#### What the task requires:
Return, exactly as written, the lines from the one containing "FACING_TOP = 1.0" through the one containing "cad_parts[node].hide_render = cad_parts[node].hide_viewport", with both ends included.

[Modeling code records]
- - - - - - -

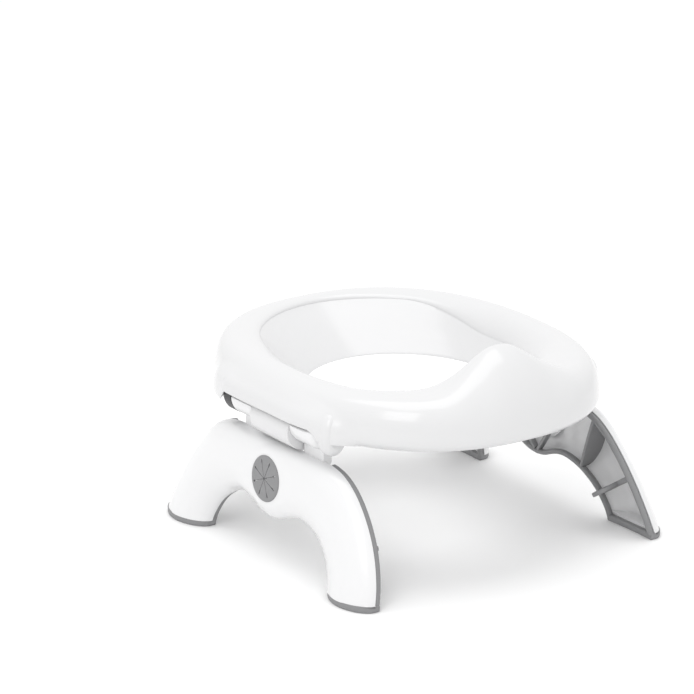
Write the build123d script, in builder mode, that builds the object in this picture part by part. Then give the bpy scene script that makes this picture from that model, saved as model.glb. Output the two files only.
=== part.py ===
"""Folding potty training chair: an oval seat on two hinged leg assemblies.

Frame: X runs from leg to leg, -Y is the front (the splash shield), +Z is up, and the origin is on the floor
under the middle of the seat. The pieces are modelled about the middle of the four feet, which stand a little
further forward, and are moved as they are written. The left half is modelled and the right half mirrors it.
"""

import os
from math import cos, pi, radians, sin

from build123d import *

os.makedirs("parts", exist_ok=True)

# ---- Seat ----
SEAT_HALF_WIDTH = 111.5
SEAT_HALF_LENGTH = 134
SEAT_CENTRE_Y = 8.5
OVAL_POWER = 2.35  # 2 would be a plain ellipse
OVAL_POINTS = 24
SEAT_TOP = 124
SEAT_WIDEST = 98.3  # height where the skirt is widest
SKIRT_BOTTOM = 93
SKIRT_TUCK = 3  # the skirt's lower edge curls in by this
ROLL_WIDTH = 17.5  # from the widest outline in to the crest
WALL = 3
BIG = 200  # reaches past the whole chair

# Funnel: height, half width, front end and back end of each level
FUNNEL = [
    (SEAT_TOP + 1, 90.5, -88, 124.5),
    (122.5, 87.5, -87.5, 121),
    (119, 84, -86, 116.5),
    (113, 79.5, -82.5, 107.5),
    (106, 74.5, -78, 97),
    (99, 69, -73, 86.5),
    (92, 63, -66, 76),
    (85, 58, -60, 66),
]

# Splash shield: height, half width, front and back of each level
SHIELD = [
    (104, 68, -121, -84),
    (114, 62, -118.5, -85),
    (124, 53, -113, -87.5),
    (131, 39, -107.5, -88),
    (138, 28, -102, -88),
    (144, 17, -97, -88),
    (148, 6, -92.5, -88.5),
]

RIB_THICKNESS = 2
RIB_BOTTOM = 108
RIB_ANGLES = (50, 70, 90, 110, 130)

# The skirt swells out over each hinge: place along Y, reach from the middle plane and half height
POD_REACH = 115.5
POD = [
    (-75, 88, 10),
    (-66, 100, 15),
    (-57, 108, 18),
    (-46, 112.5, 20),
    (-30, 115, 20),
    (0, POD_REACH, 20),
    (34, POD_REACH, 20),
    (56, 114.5, 20),
    (74, 107, 17),
    (96, 88, 10),
]
POD_HALF_WIDTH = 20
POD_INNER_X = 86  # inner wall of the box that carries the hinge

# ---- Hinge ----
HINGE_X = 100.5
HINGE_Z = 97.5
EAR_RADIUS = 13.5
EAR_CHAMFER = 4
CENTRE_RADIUS = 18.4  # the fixed centre knuckle stays inside the leg's sweep
KNUCKLE_RADIUS = 12.8
KNUCKLE_GAP = 0.4
PIN_RADIUS = 3
FRONT_EAR = (-57, -50.3)
FRONT_KNUCKLE = (-50, -23.2)
CENTRE_KNUCKLE = (-22.8, 20.2)
REAR_KNUCKLE = (20.5, 43.8)
DETENT_RING = (44.1, 52)
REAR_EAR = (52, 60)
HOOD_EDGE = 101  # lower edge of the hood over the turning knuckles
NECK_ROOM = 105  # height of the room for the necks on the inner side
PIN_PRESS = 0.02
PEG_RADIUS = 1.5
PEG_LENGTH = 3
PEG_CLEARANCE = 0.1
BUSH_RADIUS = 4.5
STOWED_ANGLE = 76
FLAT_ANGLE = 90
BALL_OFFSET = 8.7
BALL_RADIUS = 1.9
SPRING_LENGTH = 10
GROOVE_DEPTH = 1

# ---- Legs ----
LEG_TOP = 78.4
LEG_DEPTH = 17.8
LEG_WALL = 2.4
LEG_ROUNDING = 13
FOOT_INNER_Y = 69.7
FOOT_OUTER_Y = 117
FOOT_X = 109  # open inner side of the leg at the floor
LEAN_HEIGHTS = (-12, 40, 92)  # the leg's open side leans in through these heights
RIM_DEPTH = 4
RIM_WIDTH = 3.6
SOLE = 4
RAIL_INSIDE = 96.9
RAIL_OUTSIDE = 103.5
RAIL_BOTTOM = 72
WEB_ENDS = ((70, 78), (47, 28))
STRUT_ENDS = ((16, 49), (0.5, 30.5))
STRUT_DEPTH = 8
WEB_THICKNESS = 2.4
BAR_ENDS = ((106, 43.6), (62, 16.9))
BAR_THICKNESS = 3
BAR_DEPTH = 6
TAB_WIDTH = 15
TAB_LENGTH = 15.5
TAB_ROOT = 3  # the tab starts this far inside the bar
TAB_DROP = 10  # degrees that the tab points down

# ---- Slit disc ----
DISC_X = 115.9
DISC_Z = 56.5
DISC_RADIUS = 15.2
DISC_TILT = 5.7  # degrees that the disc looks up
DISC_THICKNESS = 1.6
SLIT_WIDTH = 0.35
SLIT_END = 11.5


def lean(height):
    """Distance of the leg's open inner side from the middle plane at one height."""
    return FOOT_X - 0.277 * height + 0.00157 * height**2


def oval_point(half_width, half_length, centre_y, turn):
    """One point of the seat's outline, a superellipse."""
    angle = 2 * pi * turn / OVAL_POINTS
    c, s = cos(angle), sin(angle)
    reach = (abs(c) ** OVAL_POWER + abs(s) ** OVAL_POWER) ** (-1 / OVAL_POWER)
    return (half_width * reach * c, centre_y + half_length * reach * s)


def dome_levels(inset):
    """Height and inset of the outer skin's levels, from the skirt's edge up to the crest."""
    levels = [(SKIRT_BOTTOM, SKIRT_TUCK + inset), (SKIRT_BOTTOM + 2, SKIRT_TUCK / 3 + inset)]
    for step in range(7):
        angle = radians(90 * step / 6)
        height = SEAT_WIDEST + (SEAT_TOP - inset - SEAT_WIDEST) * sin(angle)
        levels.append((height, inset + (ROLL_WIDTH - inset) * (1 - cos(angle))))
    return levels


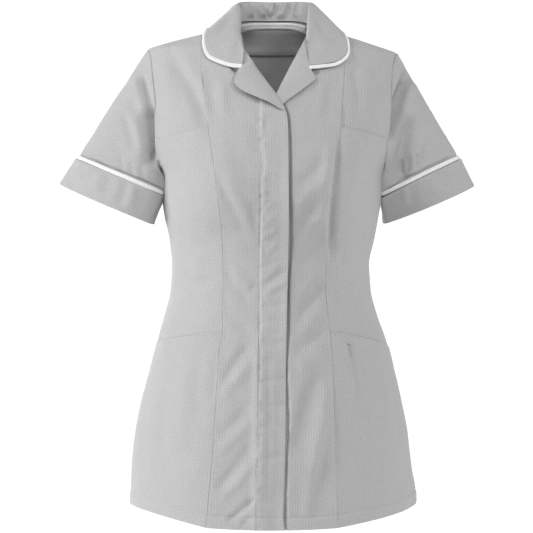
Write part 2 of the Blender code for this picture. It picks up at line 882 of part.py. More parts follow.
def collar_lines():
    """Across each station: up the stand, over the fold, down the fall; then the piping's two edges."""
    cloth = []
    trim = []
    for seam, roll, edge in collar_stations():
        way, _ = outward(edge)
        edge = edge + way * COLLAR_ABOVE
        down = unit(mix(seam, edge, 0.5) - roll)
        face = unit(edge - roll)
        out = unit(np.cross(np.cross(face, outward(edge)[0]), face))
        stand = unit(seam - roll)
        reach = np.linalg.norm(seam - roll)
        fold = min(3.0, reach * 0.35)
        start = roll + stand * (reach - COLLAR_SEAM)
        inner = roll + down * fold - out * COLLAR_FOLD
        outer = roll + down * fold + out * COLLAR_FOLD
        turn_in = edge - face * (PIPING_WIDTH + SEAM_GAP)
        line = [start, mix(start, inner, 0.5), inner, roll, outer]
        if roll[1] < 0:
            line[:3] = [clear_of_body(p, COLLAR_THICK / 2 + LAY_GAP) for p in line[:3]]
        for t, lift in ((0.33, 2.5), (0.66, 2.0)):
            line.append(clear_of_body(mix(outer, turn_in, t) + out * lift, COLLAR_ABOVE + 0.6))
        line.append(clear_of_body(turn_in, COLLAR_ABOVE))
        cloth.append(line)
        trim.append([turn_in + face * SEAM_GAP, edge - face * PIPING_WIDTH / 2, edge])
    return np.array(cloth), np.array(trim)


collar_grid, trim_grid = collar_lines()


def unit_normals(grid, outward_order):
    total = face_normals(grid, False) * (1.0 if outward_order else -1.0)
    return np.array([[unit(v) for v in row] for row in total])


wall(
    "collar",
    collar_grid,
    unit_normals(collar_grid, True),
    COLLAR_THICK / 2,
    -COLLAR_THICK / 2,
    outward_order=True,
    gap=0.0,
)
wall(
    "collar_piping",
    trim_grid,
    unit_normals(trim_grid, faces_outward(trim_grid, False)),
    (PIPING_THICK / 2, PIPING_THICK / 2, PIPING_THICK / 3),
    (-PIPING_THICK / 2, -PIPING_THICK / 2, -PIPING_THICK / 3),
    outward_order=faces_outward(trim_grid, False),
    colour=WHITE,
    gap=0.0,
)

# ---------------------------------------------------------------- lapels
LAPEL_LIFT = {"right": (PLACKET_RISE + 2.4, PLACKET_RISE + 1.2), "left": (2.6, 1.2)}


def lapel_grid(side_name):
    at_roll, at_edge = LAPEL_LIFT[side_name]
    rows = []
    for roll_x, roll_z, edge_x, edge_z in LAPELS[side_name]:
        line = []
        for t in (0.0, 0.34, 0.68, 1.0):
            p = on_body(mix(roll_x, edge_x, t), mix(roll_z, edge_z, t), "front")
            way, _ = outward(p)
            line.append(p + way * (mix(at_roll, at_edge, t) + WALL / 2))
        rows.append(line)
    return np.array(rows)


for side_name, side in SIDES:
    grid = lapel_grid(side_name)
    outward_order = faces_outward(grid, False)
    wall(
        f"lapel_{side_name}",
        grid,
        unit_normals(grid, outward_order),
        WALL / 2,
        -WALL / 2,
        outward_order=outward_order,
        gap=0.0,
    )

# ---------------------------------------------------------------- inside of the back neck
FACING_THICK = 1.2
FACING_FIRST_COLUMN = 2


def on_back_column(j, z):
    """The back's point and direction on one of its columns, at a height near the neck."""
    grid = grids["back", 0]
    out = offsets["back", 0]
    heights = grid[UPPER_ROW:, j, 2]
    i = min(int(np.searchsorted(heights, z, side="right")) - 1, len(heights) - 2)
    t = (z - heights[i]) / (heights[i + 1] - heights[i])
    i += UPPER_ROW
    return mix(grid[i, j], grid[i + 1, j], t), mix(out[i, j], out[i + 1, j], t)


def inside_strip(heights_at):
    """Part of the back near the neck; a row is one of the back's own or heights below its top."""
    columns = range(FACING_FIRST_COLUMN, grids["back", 0].shape[1] - FACING_FIRST_COLUMN)
    rows = []
    for kind, value in heights_at:
        line = []
        for j in columns:
            top = grids["back", 0][-1, j, 2]
            if kind == "row":
                line.append((grids["back", 0][value, j], offsets["back", 0][value, j]))
            else:
                line.append(on_back_column(j, value if kind == "height" else top - value))
        rows.append(line)
    points = np.array([[cell[0] for cell in row] for row in rows])
    ways = np.array([[cell[1] for cell in row] for row in rows])
    return points, ways


def inside_wall(name, strip, nearest, colour):
    grid, out = strip
    wall(
        name,
        grid,
        out,
        nearest,
        nearest - FACING_THICK,
        outward_order=faces_outward(grid, False),
        colour=colour,
        gap=0.0,
    )


FACING_TOP = 1.0  # below the neck seam
binding_rows = (("row", TOP_ROW - 2), ("row", TOP_ROW - 1), ("below", FACING_TOP))
facing_rows = (("height", FACING_BOTTOM), ("row", TOP_ROW - 4), ("row", TOP_ROW - 3), *binding_rows)
facing_from = -WALL - LAY_GAP
inside_wall("back_neck_facing", inside_strip(facing_rows), facing_from, INSIDE)
binding_from = facing_from - FACING_THICK - LAY_GAP
inside_wall("neck_binding", inside_strip(binding_rows), binding_from, CLOTH)
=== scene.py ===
import math

import bpy
import numpy as np
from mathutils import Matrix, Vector, noise


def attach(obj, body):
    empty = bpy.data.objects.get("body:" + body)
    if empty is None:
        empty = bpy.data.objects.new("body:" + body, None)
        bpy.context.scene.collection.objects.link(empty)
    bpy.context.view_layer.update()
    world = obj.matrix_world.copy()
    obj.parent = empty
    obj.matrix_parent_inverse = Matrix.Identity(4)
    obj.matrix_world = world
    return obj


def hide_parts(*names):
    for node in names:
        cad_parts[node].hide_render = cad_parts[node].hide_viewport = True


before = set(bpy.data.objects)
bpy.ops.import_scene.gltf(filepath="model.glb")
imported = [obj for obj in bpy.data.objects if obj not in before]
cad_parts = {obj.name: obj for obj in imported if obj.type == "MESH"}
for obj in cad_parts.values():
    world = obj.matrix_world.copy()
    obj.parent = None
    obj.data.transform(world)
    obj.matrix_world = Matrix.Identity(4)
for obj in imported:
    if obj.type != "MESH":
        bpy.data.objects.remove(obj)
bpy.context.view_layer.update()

# ---------------------------------------------------------------- back
# The back: a middle panel between two side backs, cut from finely striped polyester cotton.
# The three are joined by the back princess seams, pressed open and edge stitched. Sizes are in
# millimetres, +X is the wearer's left, and these tables give the form of the whole body.
MM = 0.001
CLOTH_THICK = 0.75
TURNED_THICK = 1.5  # where the cloth is turned in on itself
SECTION_POWER = 2.4
BODY = (
    # height, half width right, half width left, depth to the front, depth to the back
    (24, 46, 52, 32, 55),
    (12, 48, 54, 36, 58),
    (4, 52, 57, 40, 61),
    (-4, 62, 64, 44, 64),
    (-10, 83, 84, 48, 68),
    (-16, 104, 103, 52, 72),
    (-25, 142, 131, 57, 77),
    (-33, 171, 155, 61, 80),
    (-38, 185, 170, 64, 83),
    (-46, 190, 189, 68, 86),
    (-60, 193, 194, 74, 90),
    (-110, 195, 198, 93, 101),
    (-170, 189, 191, 113, 108),
    (-205, 178, 179, 121, 108),
    (-232, 166, 167, 125, 106),
    (-250, 165, 165, 126, 103),
    (-288, 161, 159, 121, 96),
    (-324, 153, 152, 111, 89),
    (-360, 150, 145, 106, 86),
    (-396, 151, 147, 105, 88),
    (-432, 159, 156, 108, 95),
    (-468, 170, 169, 113, 105),
    (-504, 180, 180, 118, 115),
    (-558, 194, 193, 123, 125),
    (-612, 205, 203, 128, 131),
    (-666, 210, 209, 132, 134),
    (-702, 211, 215.5, 134, 135),
    (-745, 211, 216.5, 136, 136),
)
ARMHOLE = (
    # height, distance of the seam from the middle, right and left
    (-38, 185, 189),
    (-48, 181, 184),
    (-75, 177, 178),
    (-118, 172, 175),
    (-150, 170, 171),
    (-190, 167.5, 168),
    (-222, 165.5, 166),
    (-232, 166, 167),
)
BACK_PRINCESS = (
    (-16, 104, 103),
    (-60, 103, 103),
    (-110, 97, 98),
    (-170, 88, 89),
    (-240, 77, 78),
    (-300, 69, 70),
    (-360, 64, 65),
    (-420, 67, 68),
    (-500, 78, 79),
    (-600, 90, 91),
    (-740, 101, 102),
)
FRONT_PRINCESS = (
    (-16, 104, 103),
    (-66, 103.5, 106),
    (-118, 98, 103),
    (-160, 93, 100),
    (-208, 86, 95.5),
    (-253, 79, 89),
    (-318, 73, 85),
    (-368, 71, 78),
    (-412, 71, 78),
    (-457, 71.5, 83.5),
    (-483, 76.5, 86),
    (-523, 79, 88),
    (-615, 84, 90.5),
    (-668, 88, 93.5),
    (-740, 94.5, 94.5),
)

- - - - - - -

#### The answer:
FACING_TOP = 1.0  # below the neck seam
binding_rows = (("row", TOP_ROW - 2), ("row", TOP_ROW - 1), ("below", FACING_TOP))
facing_rows = (("height", FACING_BOTTOM), ("row", TOP_ROW - 4), ("row", TOP_ROW - 3), *binding_rows)
facing_from = -WALL - LAY_GAP
inside_wall("back_neck_facing", inside_strip(facing_rows), facing_from, INSIDE)
binding_from = facing_from - FACING_THICK - LAY_GAP
inside_wall("neck_binding", inside_strip(binding_rows), binding_from, CLOTH)
=== scene.py ===
import math

import bpy
import numpy as np
from mathutils import Matrix, Vector, noise


def attach(obj, body):
    empty = bpy.data.objects.get("body:" + body)
    if empty is None:
        empty = bpy.data.objects.new("body:" + body, None)
        bpy.context.scene.collection.objects.link(empty)
    bpy.context.view_layer.update()
    world = obj.matrix_world.copy()
    obj.parent = empty
    obj.matrix_parent_inverse = Matrix.Identity(4)
    obj.matrix_world = world
    return obj


def hide_parts(*names):
    for node in names:
        cad_parts[node].hide_render = cad_parts[node].hide_viewport = True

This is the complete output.